Year

2001

Degree Name

Doctor of Philosophy

Department

Creative Arts

Abstract

This thesis concentrates on a very limited period of Australian newspaper history. The Newcastle Sunday Mirror, Newcastle's only Sunday newspaper appeared briefly in 1959-61 wrapped around the Sydney Sunday Mirror. It was not a 'free' newspaper. The price of 6d. bought the reader the complete Sydney Sunday Mirror with the addition of the Newcastle paper with up to 32 pages of local stories, local pictures featuring local people together with local advertisements. Forty years later it has been largely forgotten. This thesis postulates, however, that it deserves study as a innovative venture into regional newspaper production.

The Newcastle Sunday Mirror campaigned vigorously against Sydney domination, promoting Newcastle interests and championing the 'battler'. Its journalism drew on three major genres of tabloidism: hard news tabloidism; Fleet St tabloidism; and Nortonism. Definition of these genres, and their application to Australian journalism, particularly regional journalism, are principal conceptual objectives of the thesis. The Newcastle Sunday Mirror was often dismissed as sensational and its accuracy was questioned, particularly by the conservative Newcastle Morning Herald. Ironically, moonlighting journalists from the Newcastle Morning Herald and The Newcastle Sun were frequent suppliers of copy for the Newcastle Sunday Mirror. Such elements of news gathering and production are closely analysed in the distinctive context of a regional Sunday newspaper with a proprietary based in Sydney, and committed to tabloidism.

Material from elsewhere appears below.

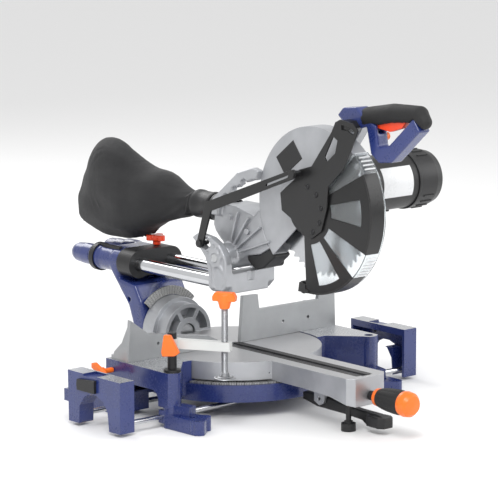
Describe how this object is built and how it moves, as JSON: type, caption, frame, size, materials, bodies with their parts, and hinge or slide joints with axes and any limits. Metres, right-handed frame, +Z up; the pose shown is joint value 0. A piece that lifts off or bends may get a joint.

The initial popularity of the paper helped to stem the declining sales of the Sunday Mirror which lost substantial circulation after it was transformed in late 1959 from the salacious, sensational Truth to a Sunday tabloid targeted at family audiences. The Newcastle Sunday Mirror was rather more successful than the metropolitan Sunday Mirror in building advertising and circulation, and promoting its content to regional audiences. Rupert Murdoch's acquisition of both the Daily and Sunday Mirror in May 1960 provided initial opportunites for the further development of the newspaper. It succumbed, however, to the serious economic downturn sparked by the severe "Credit Squeeze" of 1960-61. Despite the fate of the Newcastle Sunday Mirror and its subsequent neglect, it provides significant insights into journalism, newspaper production, advertising, circulation and promotion, particularly in regional Austrália. It also offers some fascinating clues to the evolution of tabloid journalism and free-newspaper distribution in the decades after 1960, particularly by Rupert Murdoch's News Ltd proprietary.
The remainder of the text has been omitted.